Local nuances to consider

  • Neighborhood dispersion

    • Realtor.com shows sizable median price differences across Louisville’s neighborhoods. This is why a citywide median is a starting point, not your price. Use neighborhood-level comps to fine-tune.
  • Price tier dynamics

    • Lower price tiers can be tighter, while upper tiers may carry more inventory. Your pricing strategy should reflect the tier your home is in, the competition today, and recent absorption.

Ready to price with precision?

If you want a careful, low-stress sale, start with a strong CMA and a clear plan for the first 14 to 21 days. Present your home well, watch buyer signals closely, and adjust quickly if the market speaks.

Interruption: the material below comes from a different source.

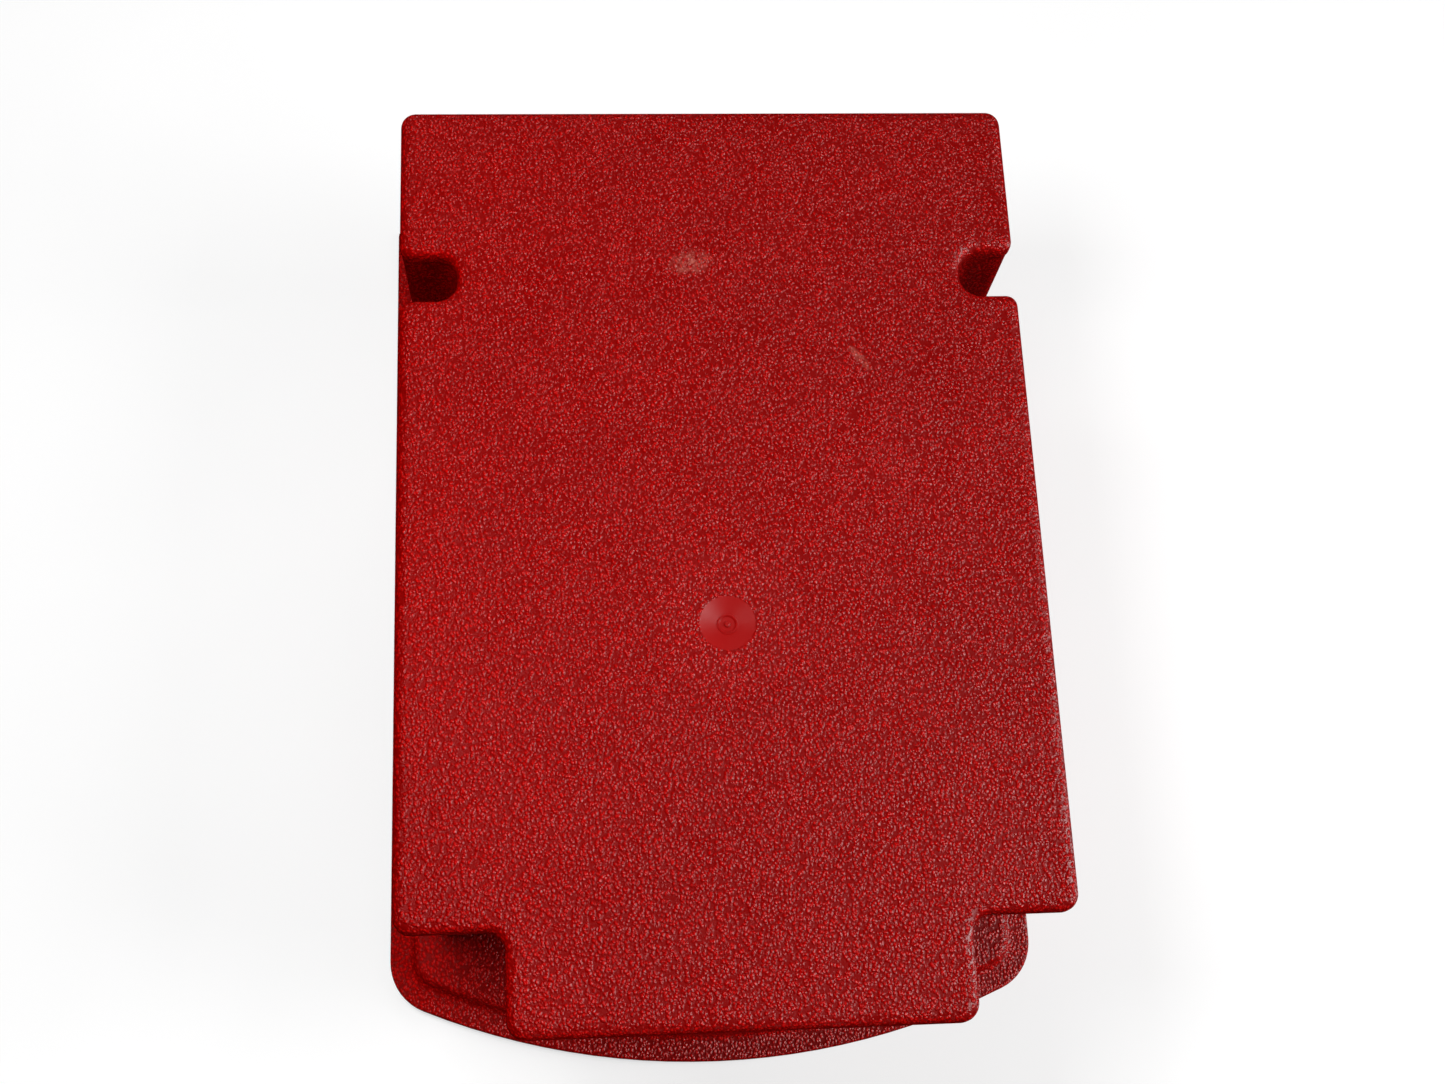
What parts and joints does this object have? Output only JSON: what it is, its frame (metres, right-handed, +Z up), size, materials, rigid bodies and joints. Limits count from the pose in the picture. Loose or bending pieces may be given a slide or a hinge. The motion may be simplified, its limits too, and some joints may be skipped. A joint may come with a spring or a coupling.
{
  "type": "water filled barrier",
  "caption": "Low water filled barrier block with a wide foot, a hinged moulded top cover, filler and drain ports, and a pin coupling at each end.",
  "frame": {"origin": "middle of the block's bounding box in plan, on the ground under its feet", "axes": "+X to the right across the block, +Y along the block to its coupling end with the concave tail, +Z up"},
  "size_m": [0.4824, 0.69, 0.275],
  "materials": {
    "cover_red": "leather grain, slight sheen",
    "tank_red": "fine grain",
    "base_red": "leather grain",
    "rubber_black": "matt",
    "zinc_steel": "zinc plated, satin",
    "galvanised_steel": "hot dip galvanised, satin",
    "brass": "satin",
    "cap_grey": "fine grain",
    "neck_grey": "satin",
    "reflector_white": "prismatic, glossy"
  },
  "bodies": {
    "block": {"base_tray": "base_red", "tank_shell": "tank_red", "tank_roof": "tank_red", "base_seal": "rubber_black", "rubber_feet": "rubber_black", "foot_screws": "zinc_steel", "base_screws": "zinc_steel", "cover_buffers": "rubber_black", "filler_neck": "neck_grey", "drain_boss": "neck_grey", "front_tongue": "galvanised_steel", "tongue_bolts": "zinc_steel", "rear_clevis": "galvanised_steel", "clevis_bolts": "zinc_steel", "threaded_inserts": "brass", "hinge_bracket_left": "galvanised_steel", "hinge_bracket_right": "galvanised_steel", "hinge_pin_left": "zinc_steel", "hinge_pin_right": "zinc_steel", "hinge_screws": "zinc_steel", "button_screws": "zinc_steel", "reflector_left": "reflector_white", "reflector_right": "reflector_white", "reflector_rivets": "zinc_steel"},
    "cover": {"top_cover": "cover_red"},
    "gasket_carrier": {"filler_gasket": "rubber_black"},
    "cap": {"filler_cap": "cap_grey"},
    "oring_carrier": {"drain_oring": "rubber_black"},
    "plug": {"drain_plug": "cap_grey"},
    "pin": {"coupling_pin": "zinc_steel"},
    "button_left": {"turn_button_left": "cap_grey"},
    "button_right": {"turn_button_right": "cap_grey"}
  },
  "joints": [
    {"name": "cover_hinge", "type": "hinge", "parent": "block", "child": "cover", "pos_m": [0, 0.279, 0.25], "axis": [-1, 0, 0], "range_deg": [0, 100]},
    {"name": "cap_lift", "type": "slide", "parent": "block", "child": "gasket_carrier", "axis": [0, 0, 1], "range_m": [0, 0.01801]},
    {"name": "cap_turn", "type": "hinge", "parent": "gasket_carrier", "child": "cap", "pos_m": [0, 0.09, 0.22], "axis": [0, 0, 1], "range_deg": [0, 1080]},
    {"name": "drain_slide", "type": "slide", "parent": "block", "child": "oring_carrier", "axis": [0, 1, 0], "range_m": [0, 0.01601]},
    {"name": "drain_turn", "type": "hinge", "parent": "oring_carrier", "child": "plug", "pos_m": [0, 0.27, 0.062], "axis": [0, 1, 0], "range_deg": [0, 1440]},
    {"name": "coupling_pin_lift", "type": "slide", "parent": "block", "child": "pin", "axis": [0, 0, 1], "range_m": [0, 0.04]},
    {"name": "button_left_turn", "type": "hinge", "parent": "block", "child": "button_left", "pos_m": [-0.125, -0.252, 0.214], "axis": [0, 1, 0], "range_deg": [0, 90]},
    {"name": "button_right_turn", "type": "hinge", "parent": "block", "child": "button_right", "pos_m": [0.125, -0.252, 0.214], "axis": [0, -1, 0], "range_deg": [0, 90]}
  ],
  "couplings": [
    {"joint": "cap_lift", "follows": "cap_turn", "m_per_rad": 0.00095493},
    {"joint": "drain_slide", "follows": "drain_turn", "m_per_rad": 0.00063662}
  ]
}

When you combine data with professional marketing, you protect your time and your equity.

Have questions or want a tailored CMA for your Louisville home? Connect with The Patrick Dolan Team for local guidance and a proven listing process.

FAQs

Should you price above comps to leave room to negotiate?

  • Most sellers do better by listing within a narrow band of market value, often within 1 to 3 percent of a strong CMA. Overpricing usually leads to extra days on market and weaker leverage. See NAR’s guidance on determining an asking price.

Can underpricing spark a bidding war in Louisville right now?

  • Sometimes. Intentional underpricing can work in tighter micro-markets, but it is riskier when inventory is higher or demand is uneven. Use current local showing and offer data before choosing this route.

How long should you wait to adjust price if activity is low?

  • Use a 14 to 21 day review tied to your marketing push. If qualified showings and feedback are weak versus comps, adjust price or strategy quickly. For a CMA and pricing refresher, see Homelight’s CMA guide.